Leadon, Chestnut boost FPSO fleet
Kerr-McGee also announced two new discoveries, but in the context of a new multi-field, FPSO-based development in the UK North Sea. Birse and Glassel are two small oilfields situated five miles from Leadon, which is the cornerstone of the development. All lie in blocks 9/14a and 9/14b, and are owned 100% by Kerr-McGee. Leadon, itself only discovered early this year, has been valued upwards following a rapid sequence of appraisal well successes - the latest estimate is 120-170 million bbl for the Greater Leadon area, with further untapped exploration potential.
The FPSO, ordered from Mitsui in Tokyo, is an Aframax hull once earmarked as a potential drillship. Swan Hunter in Tyneside, northern England, will handle topsides construction (the same yard that delivered the revamped pipelayer Solitaire), with Brown & Root in Aberdeen responsible for detailed engineering. The floater will be named the Kerr-McGee Global Producer III, and should be on station by end-2002, handling 50,000 b/d of crude at peak. Development costs are put at $600-700 million, making this the biggest new UK project for some time.
High oil prices have also persuaded Premier Oil to book Brovig's production vessel Crystal Ocean for a 100-day test on the small Chestnut Field in UK block 22/2a. The semisubmersible Drillstar was due to spud a horizontal appraisal well on the field this month. Depending on the outcome, permanent production could ensue from Q3 2001, which would be enhanced by the addition of a water injector. Brovig would invest $42 million in both production phases, in exchange receiving a net profit interest of 20%, rising to 35%. That translates as a day-rate for the vessel of $60,000-80,000, according to the prevailing oil price.
Ranger Oil has applied for UK government approval to develop Kyle in Central block 24/2c via two wells at separate drill centers, tied back 17 km to Shell's Curlew FPSO via an umbilical and a flowline. Conoco's Ramform Banff vessel was the originally targeted host, but this had to be taken off station in September for modifications in northern Germany following continuing stability problems.
GFU to export gas to Grane
Norway's Gas Negotiating Committee (GFU) has agreed to sell 11 bcm of gas for injection into the heavy oil Grane reservoir in the Norwegian North Sea, currently under development by Norsk Hydro. Deliveries are due to start in April 2004, coincident with the field's planned production start.
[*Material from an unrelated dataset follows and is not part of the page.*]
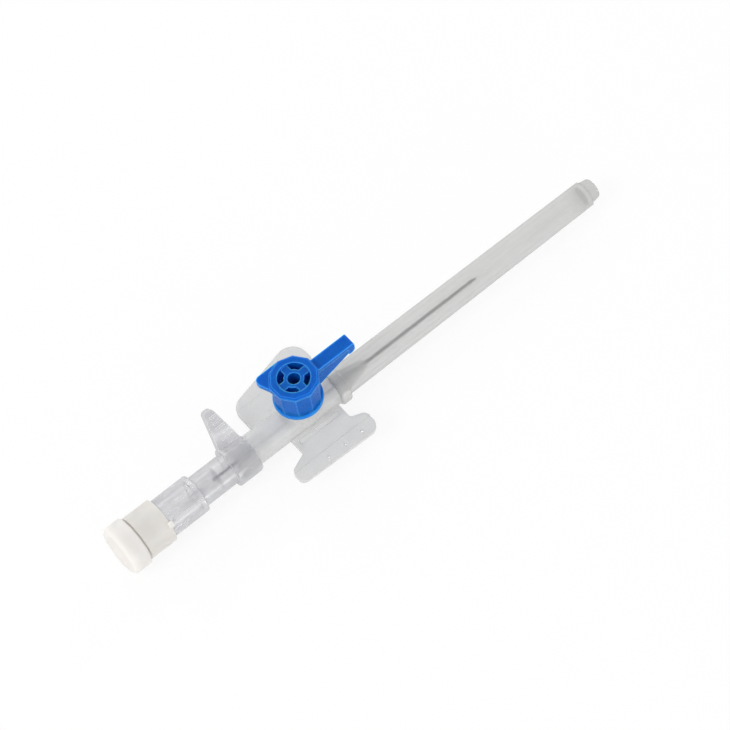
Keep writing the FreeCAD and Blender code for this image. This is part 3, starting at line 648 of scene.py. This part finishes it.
def make_world():
    world = bpy.data.worlds.new("studio")
    bpy.context.scene.world = world
    world.use_nodes = True
    world.node_tree.nodes.clear()
    # A dark band painted into the sky behind the camera, along the needle, and seen only in
    # reflections and through bent light: polished steel shows it as a painted dark reflection,
    # one thin dark line between two bright ones
    direction = add(world, "ShaderNodeTexCoord", {})
    across = add(world, "ShaderNodeVectorMath", {
        0: direction.outputs["Object"],
        1: (0.0, 1.0, 1.0),
    }, operation="MULTIPLY")
    around = add(world, "ShaderNodeVectorMath", {
        0: across.outputs["Vector"],
    }, operation="NORMALIZE")
    match = add(world, "ShaderNodeVectorMath", {
        0: around.outputs["Vector"],
        1: PAINTED_REFLECTION_WAY,
    }, operation="DOT_PRODUCT")
    dark = add(world, "ShaderNodeMath", {
        0: between(world, match.outputs["Value"], 0.0, PAINTED_REFLECTION_SHARE, PAINTED_REFLECTION_EDGE),
        1: seen_indirectly(world),
    }, operation="MULTIPLY")
    sky = add(world, "ShaderNodeBackground", {
        "Color": blended(world, dark.outputs[0], linear("FFFFFF"), linear("040404")),
        "Strength": between(world, seen_at_all(world), SKY_LIGHT, 1.0, (0.0, 1.0)),
    })
    add(world, "ShaderNodeOutputWorld", {"Surface": sky.outputs["Background"]})


def make_camera():
    turn = Matrix.Rotation(math.radians(-REST_ROLL_DEG), 3, "X")
    right = turn @ Vector(CAMERA_RIGHT)
    up = turn @ Vector(CAMERA_UP)
    right.normalize()
    back = right.cross(up).normalized()
    up = back.cross(right)
    data = bpy.data.cameras.new("camera")
    data.lens = CAMERA_LENS_MM
    data.sensor_width = CAMERA_SENSOR_MM
    data.shift_x, data.shift_y = CAMERA_SHIFT
    data.clip_start = 0.05
    data.clip_end = 20.0
    camera = bpy.data.objects.new("camera", data)
    bpy.context.scene.collection.objects.link(camera)
    axes = Matrix((right, up, back)).transposed()
    camera.matrix_world = Matrix.Translation(to_frame(*CAMERA_PLACE_MM)) @ axes.to_4x4()
    bpy.context.scene.camera = camera


make_floor()
make_world()
for name, place, size, watts in LAMPS:
    make_lamp(name, place, size, watts)
make_camera()

bpy.context.scene.view_settings.view_transform = "Standard"
bpy.context.view_layer.update()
A further 7 bcm would be required at a later date to prolong throughput from this 704 million bbl field.
Gas from Statoil's Troll Field has been piped to Hydro's Oseberg for injection purposes since 1991, but this is the first such arrangement on the Norwegian shelf brokered by GFU. Source fields for the gas have yet to be determined - Byggeve, Skirne and Vale (all undeveloped) are possible candidates, as all lie close to Hydro's Heimdal platform which will be used to process the gas before it is sent via a new line to Grane 50 km to the southwest.
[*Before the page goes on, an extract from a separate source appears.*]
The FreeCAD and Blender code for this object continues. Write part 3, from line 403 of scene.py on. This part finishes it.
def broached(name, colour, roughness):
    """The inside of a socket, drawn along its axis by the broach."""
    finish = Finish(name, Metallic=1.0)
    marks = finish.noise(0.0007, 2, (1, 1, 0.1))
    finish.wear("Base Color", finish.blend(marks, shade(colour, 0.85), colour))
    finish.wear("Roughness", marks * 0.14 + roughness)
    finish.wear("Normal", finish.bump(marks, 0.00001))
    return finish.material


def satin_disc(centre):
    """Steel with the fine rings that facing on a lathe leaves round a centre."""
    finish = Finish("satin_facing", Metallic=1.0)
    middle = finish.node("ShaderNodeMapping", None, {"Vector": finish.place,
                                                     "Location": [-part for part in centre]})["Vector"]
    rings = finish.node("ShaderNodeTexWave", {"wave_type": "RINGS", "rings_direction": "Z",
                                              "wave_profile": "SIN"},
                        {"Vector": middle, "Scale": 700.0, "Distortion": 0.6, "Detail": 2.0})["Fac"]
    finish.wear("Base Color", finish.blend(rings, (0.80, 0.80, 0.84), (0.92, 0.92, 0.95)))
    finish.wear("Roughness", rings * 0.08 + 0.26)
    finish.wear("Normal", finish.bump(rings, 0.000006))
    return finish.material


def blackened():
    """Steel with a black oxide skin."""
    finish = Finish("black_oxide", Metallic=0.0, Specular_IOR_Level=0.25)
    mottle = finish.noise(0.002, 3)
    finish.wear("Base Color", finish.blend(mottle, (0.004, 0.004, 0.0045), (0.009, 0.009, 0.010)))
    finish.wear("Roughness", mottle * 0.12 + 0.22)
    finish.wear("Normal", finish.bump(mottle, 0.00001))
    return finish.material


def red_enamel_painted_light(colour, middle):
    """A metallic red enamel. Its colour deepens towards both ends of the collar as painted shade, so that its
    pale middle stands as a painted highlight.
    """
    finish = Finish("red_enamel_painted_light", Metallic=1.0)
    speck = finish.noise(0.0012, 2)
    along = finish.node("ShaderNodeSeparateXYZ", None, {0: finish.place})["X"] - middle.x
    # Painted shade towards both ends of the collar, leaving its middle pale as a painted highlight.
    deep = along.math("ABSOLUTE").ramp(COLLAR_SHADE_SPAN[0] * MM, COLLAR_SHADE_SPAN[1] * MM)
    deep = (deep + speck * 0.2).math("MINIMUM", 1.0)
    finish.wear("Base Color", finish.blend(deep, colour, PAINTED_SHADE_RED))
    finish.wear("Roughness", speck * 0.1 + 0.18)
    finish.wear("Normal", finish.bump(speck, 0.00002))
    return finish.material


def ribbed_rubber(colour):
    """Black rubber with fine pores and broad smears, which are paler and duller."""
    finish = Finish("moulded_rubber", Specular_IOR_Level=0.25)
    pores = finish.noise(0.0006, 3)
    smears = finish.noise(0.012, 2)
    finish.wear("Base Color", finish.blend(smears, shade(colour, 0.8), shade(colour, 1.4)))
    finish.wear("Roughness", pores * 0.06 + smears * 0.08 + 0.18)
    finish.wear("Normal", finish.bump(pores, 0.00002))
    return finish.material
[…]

Norway has also moved a step closer to increasing its gas exports to Poland through the proposed Baltic Pipe gas link between that country and Denmark. A study agreement has been signed by Statoil, Danish Oil and Natural Gas (DONG) and the Polish Oil and Gas Company (POGC). This could lead to a new spur line being laid to Denmark from an existing tee on the submarine Europipe gas trunkline where it intersects the Danish sector. Currently, Norwegian gas moves to Poland via Germany's overland transmission system.
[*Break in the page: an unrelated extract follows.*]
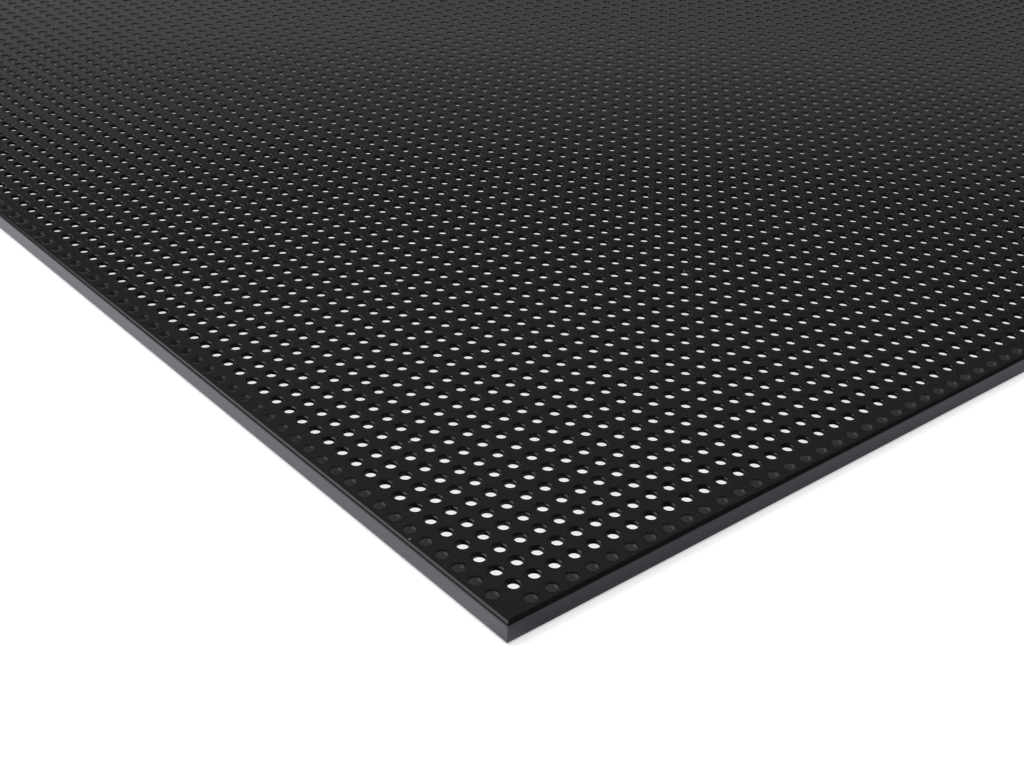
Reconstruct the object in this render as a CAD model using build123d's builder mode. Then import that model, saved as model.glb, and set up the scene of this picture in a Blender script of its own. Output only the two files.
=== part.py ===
"""Perforated steel sheet with its four edges folded down and returned underneath.

One piece of thin sheet metal, in millimetres. It lies flat with +Z up, and its origin is the
centre of its footprint on the floor. Round holes stand in straight rows and columns over the
whole top, and the outermost row on each side stands over the returned edge. The four corners
have no hole.
"""

import os

from build123d import *
from build123d.topology import SkipClean

# The sheet and its folded edge
sheet_width = 401.0  # outside, along X
sheet_depth = 401.0  # outside, along Y
sheet_thickness = 0.8
edge_height = 5.0  # floor to top face
return_width = 8.5  # outside face to the free edge underneath
bend_inner_radius = 0.15
mitre_gap = 0.6  # slit at 45 degrees between neighbouring returns

# The perforation
hole_diameter = 2.5
hole_pitch = 5.0
edge_distance = 3.0  # outside face to the centres of the outermost row
rows_in_band = 4

# Worked out from the sizes above
bend_radius = bend_inner_radius + sheet_thickness
underside = edge_height - sheet_thickness
columns = int((sheet_width - 2 * edge_distance) // hole_pitch) + 1
rows = int((sheet_depth - 2 * edge_distance) // hole_pitch) + 1
field_width = sheet_width - 2 * bend_radius
field_depth = sheet_depth - 2 * bend_radius


def folded_block(width, depth, bottom, top, radius):
    """A block whose level edges are bends of one radius, meeting in a mitre at each corner."""
    height = top - bottom
    middle = (top + bottom) / 2
    with BuildPart() as block:
        with BuildSketch(Plane.XZ):
            with Locations((0, middle)):
                RectangleRounded(width, height, radius)
        extrude(amount=depth / 2, both=True)
        with BuildSketch(Plane.YZ):
            with Locations((0, middle)):
                RectangleRounded(depth, height, radius)
        extrude(amount=width / 2, both=True, mode=Mode.INTERSECT)
    return block.part


# The folded rim: upright edge, both bends and the return, open above for the flat field.
with BuildPart() as rim:
    add(folded_block(sheet_width, sheet_depth, 0, edge_height, bend_radius))
    add(
        folded_block(
            sheet_width - 2 * sheet_thickness,
            sheet_depth - 2 * sheet_thickness,
            sheet_thickness,
            underside,
            bend_inner_radius,
        ),
        mode=Mode.SUBTRACT,
    )
    with BuildSketch():
        Rectangle(sheet_width - 2 * return_width, sheet_depth - 2 * return_width)
    extrude(amount=underside, mode=Mode.SUBTRACT)
    with BuildSketch(Plane.XY.offset(underside)):
        Rectangle(field_width, field_depth)
    extrude(amount=sheet_thickness, mode=Mode.SUBTRACT)

    # Each corner of the return is slit from the free edge to just short of the bend.
    slit_start = return_width + mitre_gap
    slit_end = 2 * bend_radius
    slit_middle = (slit_start + slit_end) / 2
    slit_length = (slit_start - slit_end) * 2**0.5
    with BuildSketch():
        for side_x in (-1, 1):
            for side_y in (-1, 1):
                corner = (
                    side_x * (sheet_width / 2 - slit_middle),
                    side_y * (sheet_depth / 2 - slit_middle),
                )
                with Locations(corner):
                    Rectangle(slit_length, mitre_gap, rotation=45 * side_x * side_y)
    extrude(amount=sheet_thickness, mode=Mode.SUBTRACT)

# The hole centres, row by row. The four corners stay whole.
centres = []
for row in range(rows):
    corner_columns = (0, columns - 1) if row in (0, rows - 1) else ()
    row_centres = []
    for column in range(columns):
        if column not in corner_columns:
            row_centres.append(
                ((column - (columns - 1) / 2) * hole_pitch, (row - (rows - 1) / 2) * hole_pitch)
            )
    centres.append(row_centres)

# The flat field, in bands of a few rows so that no face carries thousands of holes. The first
# and last bands reach out to the bends.
bands = []
for first_row in range(0, rows, rows_in_band):
    next_row = min(first_row + rows_in_band, rows)
    front = (first_row - rows / 2) * hole_pitch if first_row > 0 else -field_depth / 2
    back = (next_row - rows / 2) * hole_pitch if next_row < rows else field_depth / 2
    with BuildPart() as band:
        with BuildSketch(Plane.XY.offset(underside)):
            with Locations((0, (front + back) / 2)):
                Rectangle(field_width, back - front)
            with Locations(*sum(centres[first_row:next_row], [])):
                Circle(hole_diameter / 2, mode=Mode.SUBTRACT)
        extrude(amount=sheet_thickness, clean=False)
    bands.append(band.part)

# One solid. The seams between the bands stay, as lines on the flat faces.
with BuildPart() as sheet:
    with SkipClean():
        add(rim.part)
        add(bands)

sheet.part.label = "perforated_sheet"
os.makedirs("parts", exist_ok=True)
export_step(sheet.part, "parts/perforated_sheet.step")
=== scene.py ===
"""Looks for the perforated sheet: black powder coat on a white studio floor. Metres, CAD frame."""

import math

import bpy
from mathutils import Matrix, Vector


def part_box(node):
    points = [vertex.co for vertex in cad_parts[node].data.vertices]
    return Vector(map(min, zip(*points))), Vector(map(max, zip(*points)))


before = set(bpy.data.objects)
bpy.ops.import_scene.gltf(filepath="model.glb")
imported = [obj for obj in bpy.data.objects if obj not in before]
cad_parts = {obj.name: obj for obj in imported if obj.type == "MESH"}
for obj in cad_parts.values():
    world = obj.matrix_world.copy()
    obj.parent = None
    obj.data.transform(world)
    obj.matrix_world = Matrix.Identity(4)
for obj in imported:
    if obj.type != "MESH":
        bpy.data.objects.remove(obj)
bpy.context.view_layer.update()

NODE = "perforated_sheet"
MM = 0.001

# The sheet, as the CAD has it
LOW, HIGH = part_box(NODE)
TOP = HIGH.z
HALF = HIGH.x
SHEET_THICKNESS = 0.8 * MM
BEND_RADIUS = 0.95 * MM
HOLE_RADIUS = 1.25 * MM
HOLE_PITCH = 5.0 * MM
OUTER_ROW = HALF - 5.5 * MM  # between the outermost row of holes and the next

# Camera, seen from the near corner of the top face
CAMERA_BACK_X = 140.8 * MM
CAMERA_BACK_Y = 161.3 * MM
CAMERA_ABOVE_TOP = 179.4 * MM
CAMERA_HEADING = math.radians(40.9)
CAMERA_DOWN = math.radians(31.2)
CAMERA_ROLL = math.radians(2.1)
SENSOR_WIDTH = 36.0
LENS = 54.8613
CLIP_START = 0.01

# Coat
COAT_COLOUR = (0.0065, 0.0065, 0.0070, 1)
COAT_ROUGHNESS = 0.15
COAT_IOR = 1.5
GRAIN_PER_METRE = 1600
GRAIN_DETAIL = 3
GRAIN_STRENGTH = 0.12
GRAIN_HEIGHT = 0.05 * MM
DUST_PER_METRE = 18
DUST_RADIUS = 0.3 * MM
DUST_COLOUR = (0.12, 0.12, 0.12, 1)

# How the coat rolls into a hole. A slope is the sine of the angle between normal and upright.
RIM_WIDTH = 0.8 * MM
RIM_DEPTH = 0.2 * MM
NEAR_RIM_SLOPE = 0.6
FAR_RIM_SLOPE = 0.15
RIM_FADE = (-0.30, 0.05)  # from the near corner (-1) to the far one (1)
OUTER_ROW_SHARE = 0.25
STEEPEST = 0.999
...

A new, expanded sales agreement with POGC could be in place by year-end, leading to the Baltic Pipe being operational by October 1 2003. DONG estimates investments for this project of DKr2.5 - 3.5 billion, depending on the Baltic Pipe's capacity. DONG and POGC are also negotiating to bring in European energy companies as co-owners.
BP reaffirms UK commitment
BP plans to cut its North Sea platform operating costs by switching to power direct from the UK mainland. Most UKC installations currently rely for their power on a mix of offshore gas and onboard diesel turbines. BP wants to replace these machines with combined cycle gas turbines which would offer double the thermal efficiency, at 50%, combined with subsea high voltage cables importing electricity from power stations on the mainland. It is also considering a similar scheme for its new Valhall water injection platform in the Norwegian sector. BP believes this approach could free for sale 600 MMcf/d of gas which is currently devoted to platform needs, in turn cutting carbon emissions offshore by up to 7 million tons per year.
The company has also announced some hefty investment plans for core production and new development areas on the UK shelf. These include:
- Boosting oil recovery from the Forties Field complex by 62-70% (around 336 million extra bbl);
- Confirmation of a $500 million scheme to pipe gas from the Foinaven, Schiehallion and Loyal fields west of Shetland through a new 20-in. line to Sullom Voe, Shetland, for injection into the declining Magnus oilfield;
- A possible $700 million development of the HP/HT Rhum gasfield in UK block 3/29a. A further $750 million for the long-delayed Clair oilfield development west of Shetland, currently under study by Mustang for a steel platform. Construction could start in 2002.